_What the task requires:_ Both the line containing "ground_board();" and the line containing "of a Newtonian" are to be reproduced exactly, along with every line between them, and nothing more.

[Lines of data]
- - -
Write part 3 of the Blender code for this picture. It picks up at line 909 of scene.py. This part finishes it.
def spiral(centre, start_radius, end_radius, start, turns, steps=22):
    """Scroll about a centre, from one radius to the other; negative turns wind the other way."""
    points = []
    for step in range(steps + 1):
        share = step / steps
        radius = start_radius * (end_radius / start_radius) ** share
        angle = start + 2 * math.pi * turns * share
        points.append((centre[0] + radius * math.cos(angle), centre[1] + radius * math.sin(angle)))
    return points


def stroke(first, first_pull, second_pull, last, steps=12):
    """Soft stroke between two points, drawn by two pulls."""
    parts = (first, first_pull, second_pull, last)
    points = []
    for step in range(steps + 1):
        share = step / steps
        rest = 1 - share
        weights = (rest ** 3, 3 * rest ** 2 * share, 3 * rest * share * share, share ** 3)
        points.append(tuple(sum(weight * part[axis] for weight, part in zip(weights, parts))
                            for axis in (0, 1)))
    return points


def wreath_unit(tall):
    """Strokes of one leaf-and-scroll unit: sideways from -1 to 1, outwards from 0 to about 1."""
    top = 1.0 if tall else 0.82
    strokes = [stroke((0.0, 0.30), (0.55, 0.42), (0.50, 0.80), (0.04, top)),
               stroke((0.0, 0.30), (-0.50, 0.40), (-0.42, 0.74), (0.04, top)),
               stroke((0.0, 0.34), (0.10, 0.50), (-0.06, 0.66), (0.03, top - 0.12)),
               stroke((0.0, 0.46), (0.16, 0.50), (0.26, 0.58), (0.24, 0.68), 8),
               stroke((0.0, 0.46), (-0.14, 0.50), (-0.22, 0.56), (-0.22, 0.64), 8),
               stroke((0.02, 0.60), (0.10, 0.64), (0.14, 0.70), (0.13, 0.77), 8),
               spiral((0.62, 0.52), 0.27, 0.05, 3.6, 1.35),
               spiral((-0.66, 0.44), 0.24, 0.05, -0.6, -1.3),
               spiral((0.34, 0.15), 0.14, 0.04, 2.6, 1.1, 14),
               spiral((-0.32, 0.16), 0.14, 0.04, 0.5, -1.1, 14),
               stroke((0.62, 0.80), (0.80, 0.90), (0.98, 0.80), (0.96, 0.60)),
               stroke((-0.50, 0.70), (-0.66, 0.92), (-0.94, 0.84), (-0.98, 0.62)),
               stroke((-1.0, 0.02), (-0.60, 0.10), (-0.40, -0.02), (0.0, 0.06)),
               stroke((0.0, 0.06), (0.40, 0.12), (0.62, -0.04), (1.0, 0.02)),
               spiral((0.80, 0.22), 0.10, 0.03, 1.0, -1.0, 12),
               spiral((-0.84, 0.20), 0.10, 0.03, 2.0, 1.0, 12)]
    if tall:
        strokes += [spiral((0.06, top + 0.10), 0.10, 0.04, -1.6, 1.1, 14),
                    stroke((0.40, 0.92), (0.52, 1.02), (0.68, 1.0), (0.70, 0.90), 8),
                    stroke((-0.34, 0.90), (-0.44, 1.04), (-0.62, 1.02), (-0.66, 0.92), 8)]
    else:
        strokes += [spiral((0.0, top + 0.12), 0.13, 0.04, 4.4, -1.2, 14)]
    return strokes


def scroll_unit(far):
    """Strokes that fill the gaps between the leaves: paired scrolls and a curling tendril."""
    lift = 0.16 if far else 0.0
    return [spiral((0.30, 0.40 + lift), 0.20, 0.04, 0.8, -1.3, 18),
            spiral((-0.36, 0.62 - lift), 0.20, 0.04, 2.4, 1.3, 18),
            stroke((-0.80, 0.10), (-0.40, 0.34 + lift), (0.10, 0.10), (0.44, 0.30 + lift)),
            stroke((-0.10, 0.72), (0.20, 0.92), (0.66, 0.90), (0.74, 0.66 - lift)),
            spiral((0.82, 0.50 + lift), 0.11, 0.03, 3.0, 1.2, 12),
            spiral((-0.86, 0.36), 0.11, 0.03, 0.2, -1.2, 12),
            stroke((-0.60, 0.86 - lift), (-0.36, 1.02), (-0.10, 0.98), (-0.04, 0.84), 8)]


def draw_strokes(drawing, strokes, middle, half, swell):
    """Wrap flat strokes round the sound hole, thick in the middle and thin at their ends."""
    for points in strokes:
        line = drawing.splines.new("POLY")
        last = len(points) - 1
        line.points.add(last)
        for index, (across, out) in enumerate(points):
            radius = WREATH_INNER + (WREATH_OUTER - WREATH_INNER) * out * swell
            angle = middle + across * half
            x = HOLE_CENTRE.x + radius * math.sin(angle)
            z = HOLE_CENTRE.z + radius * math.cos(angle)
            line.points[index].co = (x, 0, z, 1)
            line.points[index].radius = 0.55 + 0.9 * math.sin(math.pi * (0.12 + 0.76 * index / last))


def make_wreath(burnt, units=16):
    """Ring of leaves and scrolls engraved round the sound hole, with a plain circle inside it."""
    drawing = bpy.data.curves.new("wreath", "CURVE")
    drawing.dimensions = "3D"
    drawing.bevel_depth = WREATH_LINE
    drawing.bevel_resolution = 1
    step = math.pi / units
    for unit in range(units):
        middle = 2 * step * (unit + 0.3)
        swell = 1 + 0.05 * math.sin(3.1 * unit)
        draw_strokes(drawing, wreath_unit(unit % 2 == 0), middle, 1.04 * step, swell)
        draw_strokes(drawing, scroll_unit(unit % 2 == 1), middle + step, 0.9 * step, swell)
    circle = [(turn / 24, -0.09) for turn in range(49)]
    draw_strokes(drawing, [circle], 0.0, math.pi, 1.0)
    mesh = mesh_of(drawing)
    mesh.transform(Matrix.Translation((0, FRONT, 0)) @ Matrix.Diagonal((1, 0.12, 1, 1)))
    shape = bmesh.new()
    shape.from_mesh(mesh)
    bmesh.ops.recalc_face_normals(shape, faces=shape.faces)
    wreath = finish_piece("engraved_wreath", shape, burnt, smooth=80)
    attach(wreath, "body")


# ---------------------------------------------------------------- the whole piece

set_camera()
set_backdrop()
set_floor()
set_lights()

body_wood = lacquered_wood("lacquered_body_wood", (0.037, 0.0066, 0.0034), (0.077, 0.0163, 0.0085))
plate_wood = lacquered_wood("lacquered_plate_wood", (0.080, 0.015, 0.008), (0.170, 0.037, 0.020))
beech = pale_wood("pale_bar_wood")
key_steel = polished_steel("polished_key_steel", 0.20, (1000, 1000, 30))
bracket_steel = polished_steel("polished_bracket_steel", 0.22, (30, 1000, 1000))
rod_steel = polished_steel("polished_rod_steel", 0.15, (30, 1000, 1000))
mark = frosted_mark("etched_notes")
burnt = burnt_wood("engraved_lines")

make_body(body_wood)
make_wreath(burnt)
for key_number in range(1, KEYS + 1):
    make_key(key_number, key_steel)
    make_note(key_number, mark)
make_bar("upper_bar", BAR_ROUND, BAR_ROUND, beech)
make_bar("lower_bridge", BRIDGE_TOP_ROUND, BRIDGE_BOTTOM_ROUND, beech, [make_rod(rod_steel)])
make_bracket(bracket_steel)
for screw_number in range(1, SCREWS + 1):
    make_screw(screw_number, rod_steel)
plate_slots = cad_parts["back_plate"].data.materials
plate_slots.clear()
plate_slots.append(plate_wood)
- - -
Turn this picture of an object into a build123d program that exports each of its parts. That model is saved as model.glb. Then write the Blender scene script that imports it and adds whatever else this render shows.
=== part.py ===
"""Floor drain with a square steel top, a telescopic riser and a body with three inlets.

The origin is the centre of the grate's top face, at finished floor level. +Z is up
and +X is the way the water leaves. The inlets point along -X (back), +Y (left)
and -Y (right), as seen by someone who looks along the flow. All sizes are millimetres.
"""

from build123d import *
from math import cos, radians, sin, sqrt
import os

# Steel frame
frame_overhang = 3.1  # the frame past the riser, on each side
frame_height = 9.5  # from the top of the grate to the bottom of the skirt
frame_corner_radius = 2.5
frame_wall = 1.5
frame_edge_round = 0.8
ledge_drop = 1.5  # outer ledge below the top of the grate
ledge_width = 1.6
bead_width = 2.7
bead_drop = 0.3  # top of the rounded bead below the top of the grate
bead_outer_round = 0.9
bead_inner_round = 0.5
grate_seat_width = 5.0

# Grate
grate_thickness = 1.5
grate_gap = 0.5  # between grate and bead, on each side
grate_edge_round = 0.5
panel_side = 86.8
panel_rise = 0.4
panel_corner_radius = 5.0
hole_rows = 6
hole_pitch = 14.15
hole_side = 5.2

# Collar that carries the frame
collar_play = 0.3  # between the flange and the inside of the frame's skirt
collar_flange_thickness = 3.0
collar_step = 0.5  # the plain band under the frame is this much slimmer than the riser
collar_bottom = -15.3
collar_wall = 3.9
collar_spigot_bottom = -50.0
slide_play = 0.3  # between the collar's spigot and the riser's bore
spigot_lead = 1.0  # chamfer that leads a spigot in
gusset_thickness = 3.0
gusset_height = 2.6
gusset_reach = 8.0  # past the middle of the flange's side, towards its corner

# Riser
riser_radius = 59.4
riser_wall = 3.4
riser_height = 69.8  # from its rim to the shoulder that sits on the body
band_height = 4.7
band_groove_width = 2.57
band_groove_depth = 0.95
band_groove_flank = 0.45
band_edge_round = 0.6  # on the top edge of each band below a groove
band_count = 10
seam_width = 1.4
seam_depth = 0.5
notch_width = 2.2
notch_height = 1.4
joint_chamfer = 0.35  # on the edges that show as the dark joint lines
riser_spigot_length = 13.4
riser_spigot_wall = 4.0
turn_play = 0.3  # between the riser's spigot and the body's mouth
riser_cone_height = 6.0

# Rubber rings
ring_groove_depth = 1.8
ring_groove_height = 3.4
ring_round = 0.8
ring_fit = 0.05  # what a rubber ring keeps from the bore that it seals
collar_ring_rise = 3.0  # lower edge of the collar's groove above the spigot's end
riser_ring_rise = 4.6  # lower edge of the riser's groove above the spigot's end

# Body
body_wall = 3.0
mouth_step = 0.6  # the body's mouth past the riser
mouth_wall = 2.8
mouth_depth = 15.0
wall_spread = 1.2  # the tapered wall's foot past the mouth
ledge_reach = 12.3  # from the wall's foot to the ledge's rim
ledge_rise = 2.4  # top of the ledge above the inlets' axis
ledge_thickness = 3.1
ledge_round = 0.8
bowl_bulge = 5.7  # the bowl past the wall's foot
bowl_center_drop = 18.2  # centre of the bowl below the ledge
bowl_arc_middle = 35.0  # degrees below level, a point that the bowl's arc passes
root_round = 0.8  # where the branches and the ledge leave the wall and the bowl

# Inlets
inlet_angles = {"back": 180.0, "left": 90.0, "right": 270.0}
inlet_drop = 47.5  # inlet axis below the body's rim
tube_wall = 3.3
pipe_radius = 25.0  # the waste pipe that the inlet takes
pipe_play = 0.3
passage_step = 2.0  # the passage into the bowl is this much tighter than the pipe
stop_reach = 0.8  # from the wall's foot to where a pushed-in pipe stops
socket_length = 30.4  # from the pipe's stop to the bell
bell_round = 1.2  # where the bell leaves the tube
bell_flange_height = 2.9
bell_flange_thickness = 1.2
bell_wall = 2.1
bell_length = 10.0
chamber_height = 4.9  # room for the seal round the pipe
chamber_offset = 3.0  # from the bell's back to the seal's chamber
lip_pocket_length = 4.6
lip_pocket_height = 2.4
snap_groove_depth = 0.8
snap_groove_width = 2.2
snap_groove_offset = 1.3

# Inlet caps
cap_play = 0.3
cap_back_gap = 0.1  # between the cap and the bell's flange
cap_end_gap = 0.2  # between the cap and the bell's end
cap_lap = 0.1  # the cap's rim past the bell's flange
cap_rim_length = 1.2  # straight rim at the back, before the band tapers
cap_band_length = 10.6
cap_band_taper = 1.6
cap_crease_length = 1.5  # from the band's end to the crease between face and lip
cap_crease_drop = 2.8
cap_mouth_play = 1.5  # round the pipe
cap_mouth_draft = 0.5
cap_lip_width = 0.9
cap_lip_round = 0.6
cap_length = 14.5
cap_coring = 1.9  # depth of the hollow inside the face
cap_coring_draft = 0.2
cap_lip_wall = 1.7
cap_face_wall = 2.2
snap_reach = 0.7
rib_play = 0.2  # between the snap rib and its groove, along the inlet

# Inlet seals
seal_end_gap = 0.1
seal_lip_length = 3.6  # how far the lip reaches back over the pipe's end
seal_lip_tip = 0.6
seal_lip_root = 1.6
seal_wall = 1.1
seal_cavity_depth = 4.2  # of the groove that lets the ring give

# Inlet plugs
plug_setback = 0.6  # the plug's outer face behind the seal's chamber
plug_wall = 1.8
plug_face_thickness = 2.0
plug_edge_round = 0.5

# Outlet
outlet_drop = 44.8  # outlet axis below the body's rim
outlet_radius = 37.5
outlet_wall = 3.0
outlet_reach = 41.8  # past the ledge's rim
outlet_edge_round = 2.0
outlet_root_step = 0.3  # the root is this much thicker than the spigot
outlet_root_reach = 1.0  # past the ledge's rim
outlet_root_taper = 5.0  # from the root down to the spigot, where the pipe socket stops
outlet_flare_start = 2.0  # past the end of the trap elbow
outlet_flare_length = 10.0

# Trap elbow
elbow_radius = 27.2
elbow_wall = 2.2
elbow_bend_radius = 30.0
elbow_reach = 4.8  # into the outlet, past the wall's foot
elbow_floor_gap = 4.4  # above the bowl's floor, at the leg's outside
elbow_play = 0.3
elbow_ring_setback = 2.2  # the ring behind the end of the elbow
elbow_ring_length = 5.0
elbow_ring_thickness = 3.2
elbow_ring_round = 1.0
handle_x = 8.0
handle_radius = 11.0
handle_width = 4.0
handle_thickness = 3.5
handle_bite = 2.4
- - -
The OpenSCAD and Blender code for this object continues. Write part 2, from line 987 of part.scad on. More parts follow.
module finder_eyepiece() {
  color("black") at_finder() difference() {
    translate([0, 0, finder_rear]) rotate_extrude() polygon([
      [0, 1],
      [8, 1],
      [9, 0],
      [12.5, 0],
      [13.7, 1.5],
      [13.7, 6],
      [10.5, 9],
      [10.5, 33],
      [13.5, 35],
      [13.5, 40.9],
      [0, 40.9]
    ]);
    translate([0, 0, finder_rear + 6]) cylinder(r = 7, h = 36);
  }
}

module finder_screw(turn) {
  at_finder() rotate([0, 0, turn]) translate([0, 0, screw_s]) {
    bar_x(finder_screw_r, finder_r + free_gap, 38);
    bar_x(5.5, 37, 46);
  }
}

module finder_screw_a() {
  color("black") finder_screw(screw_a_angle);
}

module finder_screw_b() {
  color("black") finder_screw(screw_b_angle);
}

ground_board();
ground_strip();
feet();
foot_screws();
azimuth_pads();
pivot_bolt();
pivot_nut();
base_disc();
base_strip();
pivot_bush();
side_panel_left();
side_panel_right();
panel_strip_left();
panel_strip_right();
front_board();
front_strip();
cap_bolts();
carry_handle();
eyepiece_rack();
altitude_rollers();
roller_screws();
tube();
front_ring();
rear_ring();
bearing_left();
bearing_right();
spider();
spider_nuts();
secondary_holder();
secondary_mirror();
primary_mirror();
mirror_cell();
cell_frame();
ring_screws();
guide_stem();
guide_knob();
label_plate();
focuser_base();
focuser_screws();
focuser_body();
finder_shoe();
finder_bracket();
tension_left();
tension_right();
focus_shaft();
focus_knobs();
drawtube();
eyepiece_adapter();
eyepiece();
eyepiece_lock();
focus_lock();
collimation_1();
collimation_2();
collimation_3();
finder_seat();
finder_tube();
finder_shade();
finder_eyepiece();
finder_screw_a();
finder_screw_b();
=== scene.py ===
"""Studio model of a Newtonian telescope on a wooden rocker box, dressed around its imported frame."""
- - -
_Response for this exercise:_
ground_board();
ground_strip();
feet();
foot_screws();
azimuth_pads();
pivot_bolt();
pivot_nut();
base_disc();
base_strip();
pivot_bush();
side_panel_left();
side_panel_right();
panel_strip_left();
panel_strip_right();
front_board();
front_strip();
cap_bolts();
carry_handle();
eyepiece_rack();
altitude_rollers();
roller_screws();
tube();
front_ring();
rear_ring();
bearing_left();
bearing_right();
spider();
spider_nuts();
secondary_holder();
secondary_mirror();
primary_mirror();
mirror_cell();
cell_frame();
ring_screws();
guide_stem();
guide_knob();
label_plate();
focuser_base();
focuser_screws();
focuser_body();
finder_shoe();
finder_bracket();
tension_left();
tension_right();
focus_shaft();
focus_knobs();
drawtube();
eyepiece_adapter();
eyepiece();
eyepiece_lock();
focus_lock();
collimation_1();
collimation_2();
collimation_3();
finder_seat();
finder_tube();
finder_shade();
finder_eyepiece();
finder_screw_a();
finder_screw_b();
=== scene.py ===
"""Studio model of a Newtonian telescope on a wooden rocker box, dressed around its imported frame."""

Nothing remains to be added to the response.